THE BISON LEADER
Game Animals of America
AMERICAN BISON
Monograph Number Six in The Mentor Reading Course
The American bison or buffalo (Bison americanus) because of its great size and imposing appearance, is the most celebrated of all American hoofed animals. It has been practically exterminated, but now that it is given adequate protection, the buffalo, which breeds rapidly in captivity, has been saved from total disappearance.
The buffalo was first seen by white men in Anahuac, the Aztec capital of Mexico, in 1521, when Cortez and his men paid their first visit to the menagerie of King Montezuma. It was first seen in its wild state by a shipwrecked Spanish sailor in southern Texas in 1530.

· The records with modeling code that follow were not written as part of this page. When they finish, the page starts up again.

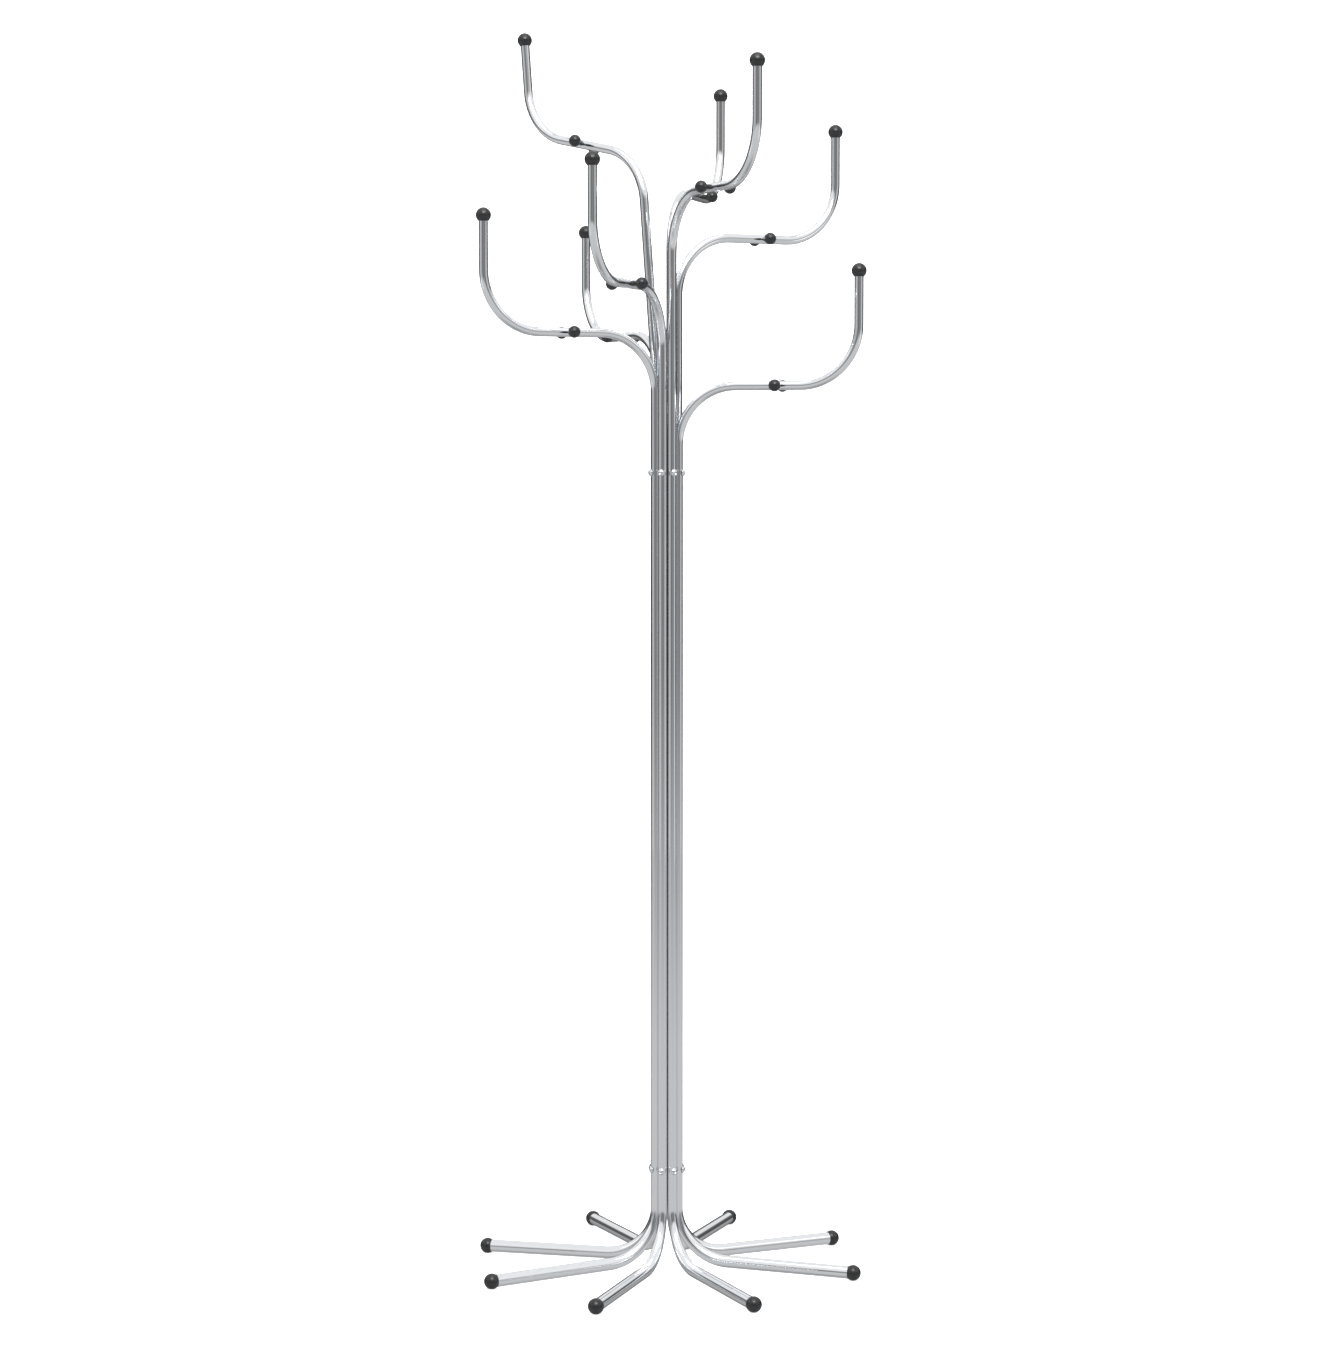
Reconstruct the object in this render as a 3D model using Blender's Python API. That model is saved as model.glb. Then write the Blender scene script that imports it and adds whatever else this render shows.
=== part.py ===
"""Standing coat rack: eight bent tubes bundled into a column, each one a foot below and a hooked arm above.

Metres, +Z up. The origin is on the column's axis at floor level, and the front is towards -Y.
"""

import math
from collections import namedtuple

import bmesh
import bpy
from mathutils import Matrix, Vector

# ---- column -------------------------------------------------------------------------------
TUBE_R = 0.0070
TUBE_WALL = 0.0012
TUBE_GAP = 0.0004            # clear space between neighbouring tubes in the bundle
FIRST_AZIMUTH = 22.5         # degrees from -Y towards +X

# ---- feet ---------------------------------------------------------------------------------
FOOT_REACH = 0.2955          # column axis to the centre of a foot ball
FOOT_R = 0.0095              # the swaged foot end is fatter than the column tube
FOOT_BEND_R = 0.080
FOOT_SLOPE = 1.0             # degrees, falling outwards
FOOT_BALL_R = 0.0120
FOOT_BALL_FLAT = 0.0006      # how far the ball's underside is cut back where it stands

# ---- arms ---------------------------------------------------------------------------------
ARM_BEND_R = 0.090
ARM_STRETCH = 0.1007         # straight between the two bends of an arm
ARM_TIP = 0.080              # straight from the upper bend to the ball's centre
ARM_BALL_R = 0.0114
ARM_COLLAR_R = 0.0078
ARM_COLLAR_DROP = 0.0086     # the collar's lower face below the ball's centre
LEAN_START = 1.380           # height where a leaning tube leaves the bundle
LEAN_BEND_R = 0.300

# One row for each tube, anticlockwise from above. Height is the arm ball's centre, and peg is
# how far along the arm's straight stretch its stud sits. The rest are degrees: the stud's roll
# round the stretch, how far the arm and the foot are turned out of their tube's own radius, how
# far a tube leans and how its arm rises.
Tube = namedtuple("Tube", "height peg peg_roll arm_turn foot_turn lean rise")
TUBES = (
    Tube(1.815, 0.057, 0.0, 0.0, 0.0, 0.0, 0.0),
    Tube(1.527, 0.067, 0.0, 2.6, 3.2, 0.0, 0.0),
    Tube(1.754, 0.059, 0.0, 3.4, 2.2, 0.0, 0.0),
    Tube(1.825, 0.057, 0.0, 2.9, -0.8, 0.0, 0.0),
    Tube(1.607, 0.057, 0.0, 0.0, -1.7, 0.0, 0.0),
    Tube(1.900, 0.052, 12.0, -21.6, 2.1, 5.1, 11.6),
    Tube(1.606, 0.055, 0.0, 0.0, 1.4, 0.0, 0.0),
    Tube(1.674, 0.057, 0.0, -1.4, -1.2, 0.0, 0.0),
)

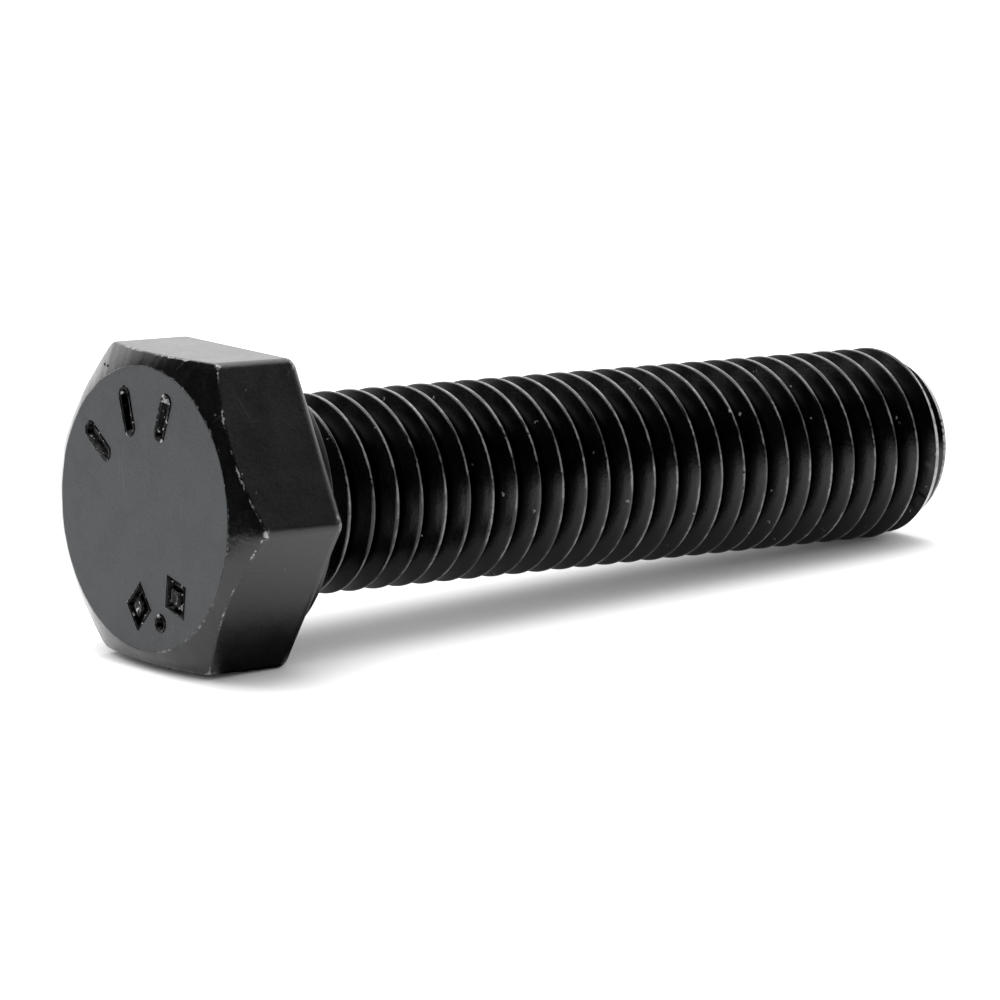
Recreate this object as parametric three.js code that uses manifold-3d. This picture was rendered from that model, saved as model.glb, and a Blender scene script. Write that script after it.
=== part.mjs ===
// A metric hex head bolt, threaded right up to the head, lying on its side.
//
// Millimetres, +Z up. The bolt's axis is X: the middle of the head's flat top is the origin, and the point
// is at the +X end. Two of the head's six flats are level, so one of them faces straight up.
// The real bolt is one piece of steel. Its two regions, the forged head and the rolled shank, are two
// meshes that meet face to face on the plane of the bearing face.

import * as THREE from "three";
import { mergeVertices } from "three/addons/utils/BufferGeometryUtils.js";
import Module from "manifold-3d";

const wasm = await Module();
wasm.setup();

// ---------------------------------------------------------------- driving dimensions

// Thread: metric coarse, right-hand, with 60 degree flanks
const NOMINAL_DIAMETER = 12;
const PITCH = 1.75;
const CREST_ALLOWANCE = 0.15; // how much smaller the crest diameter is than the nominal diameter
const FLANK_ANGLE = THREE.MathUtils.degToRad(30); // one flank, from the plane across the axis
const CREST_FLAT = PITCH / 8;
const ROOT_DEPTH = 0.6134 * PITCH; // from the nominal radius down to the root
const BLANK_DEPTH = 0.3248 * PITCH; // from the nominal radius down to the blank that the thread is rolled on
const CREST_OFFSET = 0.3; // on the +Y side, from the bearing face to where a crest would first cross it

// Shank, measured from the head's bearing face
const SHANK_LENGTH = 50;
const NECK_LENGTH = 1.0; // plain, at the diameter of the blank that the thread is rolled on
const RUNOUT_LENGTH = 1.4; // over this the thread grows from nothing to its full depth
const FILLET_RADIUS = 0.6; // between the neck and the bearing face
const POINT_LENGTH = 1.9; // chamfered end, measured along the axis
const POINT_MARGIN = 0.08; // the flat end's rim lies this far below the thread's root

// Head
const ACROSS_FLATS = 18;
const HEAD_HEIGHT = 7.5; // from the flat top to the bearing face
const WASHER_FACE_HEIGHT = 0.5; // the round bearing face stands this far proud of the hexagon
const WASHER_FACE_MARGIN = 0.6; // its rim lies this far inside the flats
const TOP_FACE_MARGIN = 0.77; // the flat top's rim lies this far inside the flats
const TOP_CHAMFER_ANGLE = THREE.MathUtils.degToRad(30); // from the flat top
const CORNER_RADIUS = 0.6; // along the six long edges
const REAR_EDGE_RADIUS = 0.45; // round the hexagon's edge on the shank side

// Sunk marks on the flat top: three dashes above, and two lozenges with a dot between them below
const MARK_DEPTH = 0.35;
const MARK_STROKE = 0.7;
const MARK_LENGTH = 2.7;
const MARK_RIM_MARGIN = 1.15; // from the outer end of a mark to the flat top's rim
const DASH_BEARING = THREE.MathUtils.degToRad(109); // the middle dash, counted from the right, facing the head
const DASH_SPACING = THREE.MathUtils.degToRad(36);
const LOZENGE_BEARING = THREE.MathUtils.degToRad(-73); // the dot, halfway between the two lozenges
const LOZENGE_SPACING = THREE.MathUtils.degToRad(19);
const LOZENGE_WIDTH = 2.2;
const LOZENGE_STROKE = 0.5;
const DOT_RADIUS = 0.42;

// Facets
const TURN_STEPS = 24; // round the axis, on every round surface of the shank
const HEAD_STEPS = 72; // round the axis, on the head
const ARC_STEPS = 4; // along a fillet
const OVERRUN = 2; // how far a cutting tool reaches past what it cuts

// ---------------------------------------------------------------- sizes that follow

const crestRadius = (NOMINAL_DIAMETER - CREST_ALLOWANCE) / 2;
const rootRadius = NOMINAL_DIAMETER / 2 - ROOT_DEPTH;
const neckRadius = NOMINAL_DIAMETER / 2 - BLANK_DEPTH;
const footRadius = neckRadius + FILLET_RADIUS; // where the fillet runs out on the bearing face
const pointRadius = rootRadius - POINT_MARGIN;
const hexagonHeight = HEAD_HEIGHT - WASHER_FACE_HEIGHT;
const topFaceRadius = ACROSS_FLATS / 2 - TOP_FACE_MARGIN;
const washerFaceRadius = ACROSS_FLATS / 2 - WASHER_FACE_MARGIN;
const cornerReach = ACROSS_FLATS / Math.sqrt(3); // from the axis to a sharp corner
const markRing = topFaceRadius - MARK_RIM_MARGIN - MARK_LENGTH / 2;

// ---------------------------------------------------------------- geometry helpers

// A closed geometry as a solid that can be cut and joined.
function solidOf(geometry) {
  const bare = geometry.clone();
  bare.deleteAttribute("normal");
  bare.deleteAttribute("uv");
  const merged = mergeVertices(bare, 1e-4);
  const corners = merged.index.array;
  const triangles = [];
  for (let i = 0; i < corners.length; i += 3) {
    const [a, b, c] = corners.slice(i, i + 3);
    if (a !== b && b !== c && c !== a) triangles.push(a, b, c); // a lathe's poles leave empty triangles
  }
  return new wasm.Manifold(
    new wasm.Mesh({
      numProp: 3,
      vertProperties: new Float32Array(merged.attributes.position.array),
      triVerts: new Uint32Array(triangles),
    }),
  );
}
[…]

Once the buffalo roamed over fully one-third of the entire continent of North America. Not only did it inhabit the plains of the West, but also the hilly forests of the Appalachian region, the northern plains of Mexico, the Rocky Mountains, and even the bleak and barren plains of western Canada. The center of abundance, however, was the great plains lying between the Rocky Mountains and the Mississippi Valley.
In May, 1871, Col. R. I. Dodge drove for twenty-five miles along the Arkansas River through an unbroken herd of buffaloes. According to Dr. Hornaday’s calculation, he actually saw nearly half a million head. This was the great southern herd on its annual spring migration northward. Altogether it must have contained about three and a half million animals. In those days mighty hosts of buffaloes frequently stopped or even derailed railway trains, and obstructed the progress of boats on the Missouri and Yellowstone rivers.
When the Union Pacific railway was completed in 1869, the buffaloes were divided into a northern herd and a southern herd. By 1875 the southern herd had been practically annihilated. Five years later the completion of the Northern Pacific railway led to a grand attack upon the northern herd. Three years later this was almost entirely wiped out.